The US observed the growing strength of Iran in Syria over the past four years without initiating any serious attempt to stop it, unless one counts the recent downing of two drones, basically a light tap on Iran's spreading wings. Up until January 2017 the US gave silent assent to Iran's moves, because Obama wanted to empower Iran at the expense of the Saudis. He might have considered it preferable to give the Shiite Arabs and Iranians control of the "Masrek", the name for the regions to the east of Israel, while the area from Egypt westward, known as the "Maghreb," would be under Sunni control.

Now that Trump is in the White House, the main goal of American activity in Syria is the elimination of Islamic State, aka Daesh. The US is busy creating "moderate rebel" forces and an alliance ith the Kurds who, helped by US air power, are charged with getting rid of Caliph Abu Bakr al Bagdadi and the state he established. The reason the US is concentrating on Daesh is the American fear, shared by Europe, that the terror-state model of Islamic State might seem like a successful one in Muslim eyes. That could lead to Islamic State clones in other parts of the world, including Europe, with the local Islamist public providing a support base.

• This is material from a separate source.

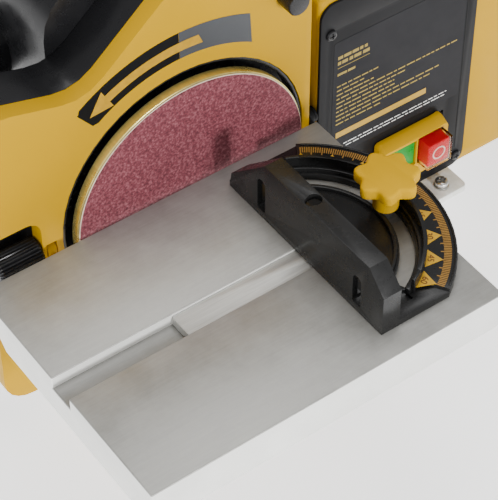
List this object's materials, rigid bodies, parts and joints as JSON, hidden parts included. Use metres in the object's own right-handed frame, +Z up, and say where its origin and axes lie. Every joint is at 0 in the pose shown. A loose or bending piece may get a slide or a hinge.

Trump did not see Iran's growing power in Syria as a pressing issue. For example, the US did not initiate a meeting of the UN Security Council on the subject, even though the Security Council itself prohibited Iran from transferring weaponry out of its borders.  It's quite possible that there are those in the US government who see the Iranian takeover of the Syrian desert as a positive development, preventing a vacuum that might lead to a problematic group, such as Islamic State, taking over instead.

There might even be an understanding between Trump and the  Russians that allows Iran to take over central and eastern Syria in which Russia does not have any interest, keeping these regions from becoming a place of refuge for Daesh fighters. America learned about the problem from the Afghanistan debacle when after toppling the Taliban government in 2001, most of the territory was left  unprotected, allowing the Taliban to return to its hold over most of the country today. 

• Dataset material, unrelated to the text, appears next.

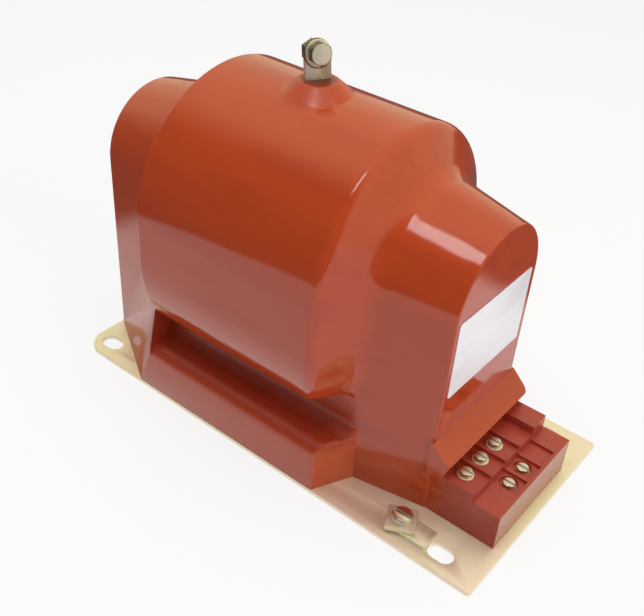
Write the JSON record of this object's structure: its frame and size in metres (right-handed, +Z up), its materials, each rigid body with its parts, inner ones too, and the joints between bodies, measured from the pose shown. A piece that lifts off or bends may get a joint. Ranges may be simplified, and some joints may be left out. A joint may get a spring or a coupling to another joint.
{
  "type": "cast resin voltage transformer",
  "caption": "Cast resin voltage transformer: round coil bulge between core hoods, high-voltage terminal on top, stepped terminal block at one end, slotted steel base plate.",
  "frame": {"origin": "middle of the base plate's underside", "axes": "+X along the length towards the terminal block, +Z up, -Y towards the long side with the earth terminal"},
  "size_m": [0.355, 0.1776, 0.2655],
  "materials": {
    "resin": "glossy cast epoxy, red-brown",
    "passivated_steel": "yellow-passivated zinc, satin",
    "zinc_steel": "zinc plated, satin",
    "label_plate": "white coated, bare",
    "brass": "machined",
    "core_steel": "wound electrical steel strip",
    "band_steel": "plain strap",
    "board": "insulating pressboard",
    "copper_wire": "enamelled copper wire",
    "shield_foil": "foil",
    "lead_sleeve": "sleeved wire"
  },
  "bodies": {
    "root": {"band_buckle": "band_steel", "barrier_tube": "board", "base_inserts": "brass", "base_plate": "passivated_steel", "base_screws": "zinc_steel", "core_band": "band_steel", "core_earth_strap": "copper_wire", "core_lower": "core_steel", "core_upper": "core_steel", "earth_lug": "zinc_steel", "earth_screw": "zinc_steel", "earth_washer": "zinc_steel", "hv_lead": "copper_wire", "hv_line_bolt": "zinc_steel", "hv_line_nut": "zinc_steel", "hv_line_spring_washer": "zinc_steel", "hv_line_washer": "zinc_steel", "hv_strap": "zinc_steel", "nameplate": "label_plate", "neutral_lead": "lead_sleeve", "outer_terminal_inserts": "brass", "outer_terminal_screws": "zinc_steel", "primary_shield": "shield_foil", "primary_winding": "copper_wire", "residual_leads": "lead_sleeve", "residual_winding": "copper_wire", "resin_body": "resin", "secondary_leads": "lead_sleeve", "secondary_winding": "copper_wire", "terminal_inserts": "brass", "terminal_screws": "zinc_steel", "terminal_washers": "zinc_steel", "winding_tube": "board"}
  },
  "joints": []
}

The coalition of Shiite forces that invaded Syria (Iranians, Iraqis, Lebanese, Afghans) are carrying out ethnic cleansing against Sunni Syrian citizens, and in parts of the country have ejected Sunni residents in order to preempt their homes and villages for Shiite migrants from Syria, Iraq and Afganistan.

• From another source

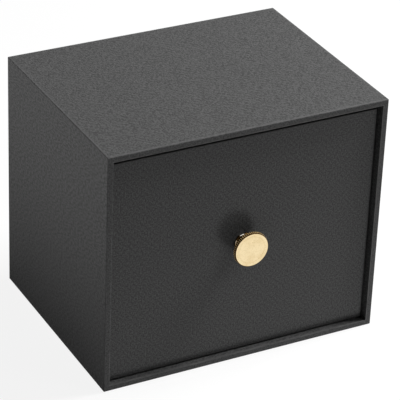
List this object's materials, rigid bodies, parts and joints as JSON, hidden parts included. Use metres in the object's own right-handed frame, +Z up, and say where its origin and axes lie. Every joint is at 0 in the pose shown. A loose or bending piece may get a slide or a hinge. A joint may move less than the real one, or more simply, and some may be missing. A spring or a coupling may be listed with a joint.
{
  "type": "drawer photo box",
  "caption": "Open-fronted case of paper-covered board with one pull-out tray drawer and a small fluted round knob, for keeping photo prints on a desk or shelf.",
  "frame": {"origin": "middle of the case's base, on the surface that the case stands on", "axes": "+Z up, the open front with the drawer and its knob faces -Y, +X is to the right seen from the front"},
  "size_m": [0.18, 0.1456, 0.154],
  "materials": {
    "cover_paper": "fine embossed grain, matt",
    "lining_paper": "smooth, matt",
    "infill_paper": "uncoated",
    "greyboard": "uncoated pressed board",
    "brass": "polished, lightly brushed face",
    "zinc_steel": "zinc plated"
  },
  "bodies": {
    "case": {"case_bottom_board": "greyboard", "case_top_board": "greyboard", "case_left_board": "greyboard", "case_right_board": "greyboard", "case_back_board": "greyboard", "case_wrap_paper": "cover_paper", "case_base_infill": "infill_paper", "case_base_paper": "cover_paper", "case_back_paper": "cover_paper", "case_lining_paper": "lining_paper", "case_back_lining": "lining_paper"},
    "drawer": {"drawer_front_board": "greyboard", "drawer_back_board": "greyboard", "drawer_left_board": "greyboard", "drawer_right_board": "greyboard", "drawer_bottom_board": "greyboard", "drawer_wrap_paper": "cover_paper", "drawer_base_infill": "infill_paper", "drawer_base_paper": "cover_paper", "drawer_lining_paper": "lining_paper", "drawer_floor_lining": "lining_paper", "knob": "brass", "knob_washer": "zinc_steel", "knob_screw": "zinc_steel"}
  },
  "joints": [
    {"name": "drawer_slide", "type": "slide", "parent": "case", "child": "drawer", "axis": [0, -1, 0], "range_m": [0, 0.14]}
  ]
}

This is how, maneuvering between Obama government's purposeful intentions and Trump's choice of objectives, Iran managed to become the clear victor in the Syrian war. No one in the world will succeed in removing the Iranian army from Syria, and we, in israel, Europe and the  US, will have to get used to the fact that Iran now includes large swathes of Iraq, Syria and Lebanon. Hezbollah in Lebanon is now connected to Iran by land, and that is the reason Hassan Nasrallah feels such confidence vis a vis Israel, and why Israel hesitates to build a concrete wall in its own territory to protect Israelis from Hezbollah snipers.

Two years ago, when Syria was in the midst of falling apart, there were Israelis who claimed that Israel's security situation had improved now that Syria was a threat no more and Hezbollah was stuck in the Syrian quagmire. Today it looks very different. Instead of Syria, we have Iran as our immediate neighbor. Hezbollah is no more an isolated terror group in Lebanon but an important arm of the Iranian entity, parked only a short distance from Israel's border.

Worst of all is the fact that Israel's media, which reports from time to time on Iranian forces in Syria, does not show the larger, more threatening picture, the one that has developed from the Iranian line that connects the dots on the map of what was once Syria.

Iran has emerged the great, ultimate victor of the civil war in Syria. The sooner we and the rest of the world realize this, the better off we and the rest of the world will be.